Jr. Sharks’ strength and conditioning program molds the complete athlete
The San Jose Jr. Sharks have a staff of five trainers that oversee and work with all the program’s players on a full-time basis.
Head strength coach Jay Thomas has been working with the Jr. Sharks for nearly 10 years and has seen his job evolve with the times. In fact, a personal injury of his own led to Thomas getting more involved in the business.
“My background in strength and conditioning started with my first year in college when I became NASM (National Academy of Sports Medicine) certified,” Thomas said. “I was a Business major, but had a part-time job in a gym. When I tore my ACL skiing, I was not very happy with the rehabilitation I received. This lead me to change my major to Kinesiology with an emphasis in Athletic Training. After graduating San Jose State and working at a junior college as an athletic trainer, I was again unhappy observing the athletes perform non-practical lifts that were obsolete. When treating many of them with overuse injuries in the athletic training room, I had an idea that I needed to get back in the gym to help athletes prevent more injuries.
“Now, I have the best of both worlds – I help on the athletic training side rehabilitating injuries as well on the strength and conditioning side preventing injuries.”
And working with a stellar staff also makes Thomas’ job a lot less stressful.
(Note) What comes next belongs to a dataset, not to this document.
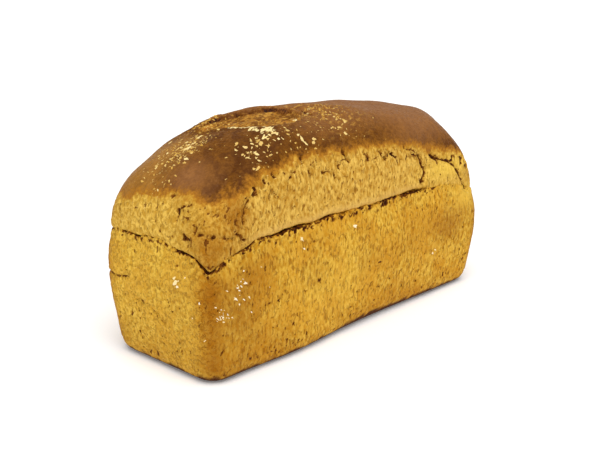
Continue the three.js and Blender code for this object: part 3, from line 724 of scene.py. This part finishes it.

Fellow trainers with the Jr. Sharks include John Germaine, Justin Maskell, Max Glaser and Matt Alta.
“The other trainers that work with me all play a major role in the program and we all work together well,” said Thomas.
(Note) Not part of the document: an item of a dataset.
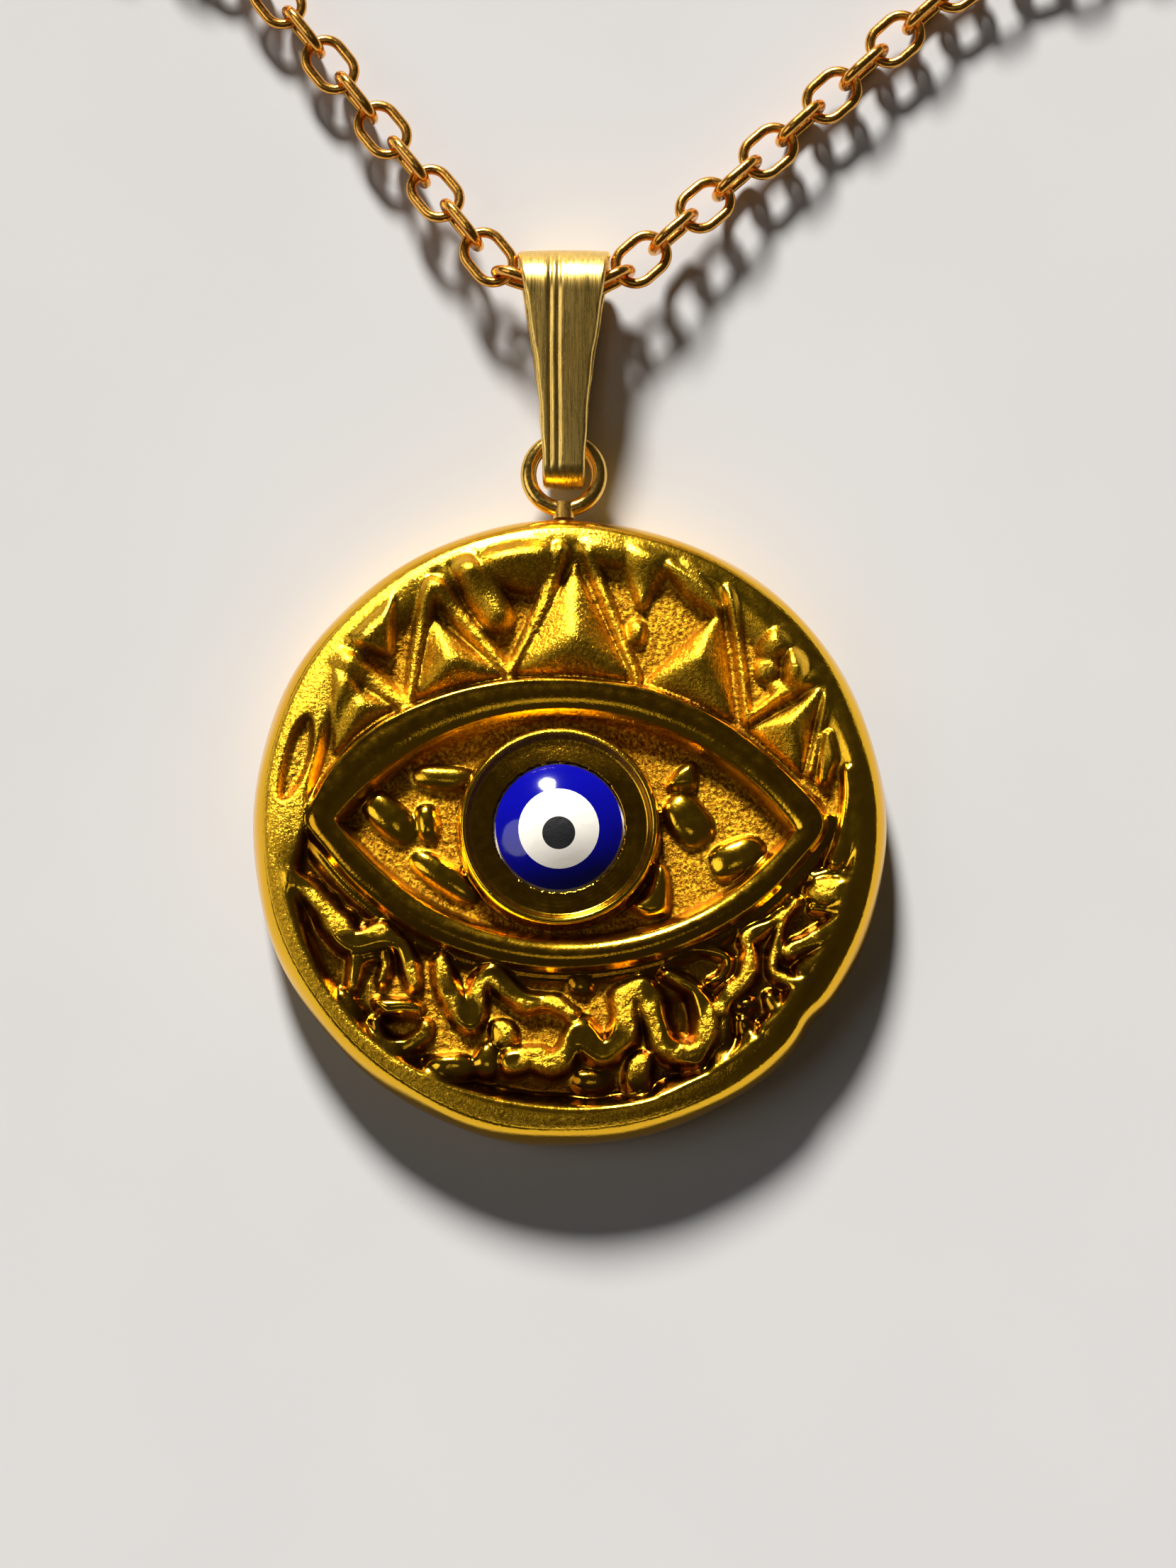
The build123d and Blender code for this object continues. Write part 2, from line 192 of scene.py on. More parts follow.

Germaine has been with the program the longest. He has spent a few seasons assisting the San Jose Sharks in their offseason and during the season during games and practices. He also interned at Stanford University over the summer.
Maskell has been with the Jr. Sharks for two years and went to UMass Lowell with their hockey program for a couple of seasons. He also interned at Mike Boyle’s program in Boston – one of the best gyms in the country for working with youth and professionals.
Glaser interned at Pepperdine University in the strength and conditioning facility and also played college hockey as a goalie, which helps many Jr. Sharks players look to him for guidance.
Alta has interned with the Sharks and Barracuda, but is leaving us in January when he will be getting his doctorate in Physical Therapy.
Thomas noted than in working with youth athletes, there is a proper age to start training seriously.
“Strength and conditioning with the goal of increasing proprioception can begin in athletes at a young age – we recommend that athletes begin programmed movement patterns as young as 10 years of age. As the athlete’s age increases and they go through puberty, a higher emphasis on strength training is necessary. I think strength and conditioning plays a major role in giving players a mental edge on the ice. If we can help physically prepare the players for the on-ice demands of the game, it should help allow them to play a smarter game.”
The Jr. Sharks’ strength and conditioning program comes with many benefits, said Thomas.
“Athletes become stronger, skate faster, recover from shifts quicker and injuries are less prevalent,” said Thomas. “Our facility and coaches make San Jose one of the top tier programs on the West Coast. We have four rinks and that is still not enough. We have high school teams that practice before school because the nights are so busy with teams.
“Our solid base of coaching and wealth of hockey knowledge gives us a competitive edge.”